Tuesday, May 25, 2010
Welles Wilder - father of RSI & SAR (a biographical sketch)
Welles Wilder
a leader among technical analysts
the inventor of RSI and Parabolic SAR besides many other technical indicators.
Between high school and collage worked as an automobile mechanic, joined Navy and became an aeroplane mechanic.
After the Navy, graduated with a degree in Mechanical Engineering from North Carolina State College.
After seven years left engineering and got into Real Estate and Land development business!
Built 1,035 apartments in five cities in North Carolina and Virginia with two other people.
Bought an airplane, learned how to fly it, and made the rounds of the five projects about every day.
When the apartments were almost finished his two partners offered to buy his share of the projects.
Thus, at 38 years age, Wilder had "all the money needed" and "nothing to do"!
Became interested in trading commodities because "they are even more highly leveraged then like Real Estate".
Initially, made a lot of money in Silver.
Soon learnt that one can also lose money trading commodities.
So he stopped trading and began to get into technical analysis in the early to mid seventies.
Wrote and self published his first book, NEW CONCEPTS IN TECHNICAL TRADING SYSTEMS in 1978.
In the New Concepts book, he introduced 4 new automatic trading systems.
The Parabolic Time/Price System,
The Volatility System
The Directional Movement System, and
The Swing Index System.
and
the first momentum oscillator to put all commodities and Stocks on one scale
the RSI!!!
Also, developed an automatic visual trading system called The Reverse Point Wave system.
"The markets must win or else their will be no markets. There must be more money lost than won."
"The big winners are the Commercial Hedgers with huge money to back up their positions. These are the Fundamental Traders."
"The second group of traders is the Large Speculators which are mostly the big commodity funds. They are technical traders."
"The last group is the Small Trader. The Small Traders certainly outnumber the other two by I would guess a thousand to one. Since only 5% of Small Traders (over time) end up making a profit you can see where the money comes from to make a market."
"Since the markets must win, most trading systems can work fairly well for a year or two and they break down to loosing as more and more sophisticated market action adapts to defeat the system. So what has changed is that the markets adapt to most every kind of trading system, and it becomes harder and harder to come up with a system that can beat the markets. But, a few of them do beat the markets year after year."

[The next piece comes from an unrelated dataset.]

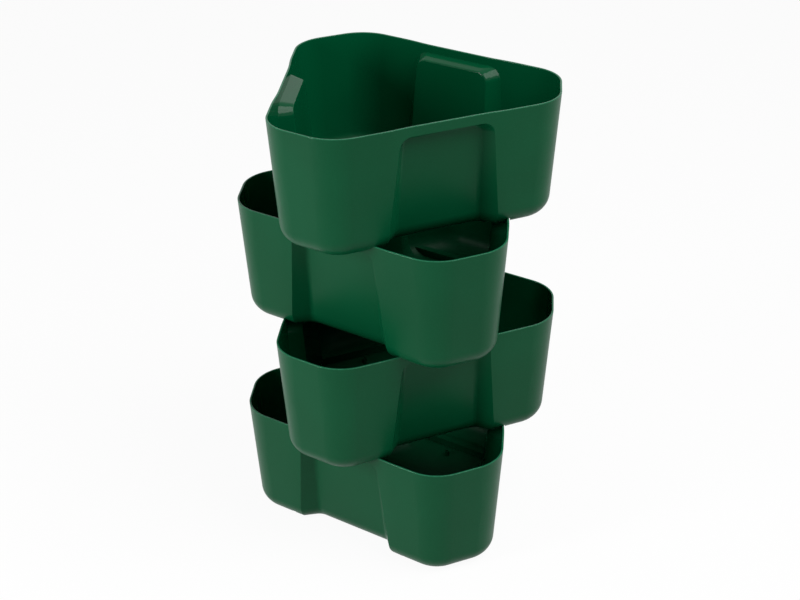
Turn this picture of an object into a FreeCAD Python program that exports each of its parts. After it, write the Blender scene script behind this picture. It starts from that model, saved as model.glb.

"Letting your emotions override your plan or system is the biggest cause of failure."
"Some traders are born with an innate discipline. Most have to learn it the hard way."
"The trade should be in the major trend direction. It should not have wild gyrations. If possible there should be a nearby support area to provide a reasonable stop."
"If you can't deal with emotion, get out of trading."
"Risk is something one should consider before entering the trade. He can use a chart to determine the support and resistance. If those allow too much risk, forget the trade. Most importantly, do not increase the risk if the trade is going against you.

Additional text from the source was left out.